Seawalls can only do so much. A powerful storm surge can make the ocean level with the seawall, and then the waves are rolling straight into the houses.
Some houses still have cellars, but they are a dying breed. You need sump pumps to get the ocean water out of them (I had a beach cellar, and the water came in through the windows, through the floor, and through the walls in the Blizzard of '78 and the 1991 Halloween Gale), and I neither have any pictures of sump pumps nor any desire to look for a Sump Pump video. You'll just have to take my word for it.
Any modern housing constructed on the shores need to be on pilings. This lets the water rush under the house rather than through it, which provides some comfort for the house and saves the lives of the homeowners.

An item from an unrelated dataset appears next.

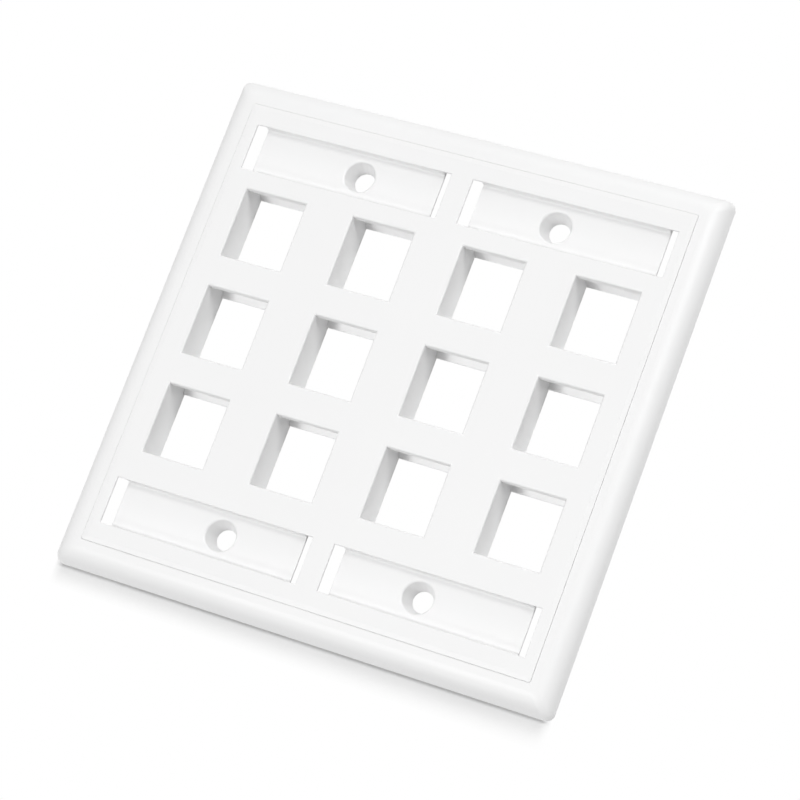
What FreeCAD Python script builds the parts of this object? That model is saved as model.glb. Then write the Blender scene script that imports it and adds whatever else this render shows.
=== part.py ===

This is a pretty good strategy, as I was trapped in my house on Duxbury Beach for the Perfect Storm in 1991, and I saw houses get torn apart by the surf. I also saw houses get lifted up by the surf and washed back into the road.
Stilt housing came into vogue shortly after that, and none of them have been knocked over yet. They have worked their way into the front line of housing along the coast.
There is some debate, mostly among people who were living on the beach for the peak storm activity of the Halloween Gale and the Blizzard of '78, as to whether the stilt housing will hold up against a 100 Year Storm.
Much like the Blizzard of '78 finished off the dune houses on Duxbury Beach, the next hurricane-force storm might finish off traditional-foundation style housing. Again, only time will tell.
Breakaway stairs are also useful.
They are made light enough to either
A) pull them up onto the wall by hand,
or
B) drag them back to your house with a Jeep if you got lazy or sloppy and forgot to do option A.
There is an option C, but that involves building the stairs out of mortar and cast iron. You don't have to pull these stairs up if a storm comes.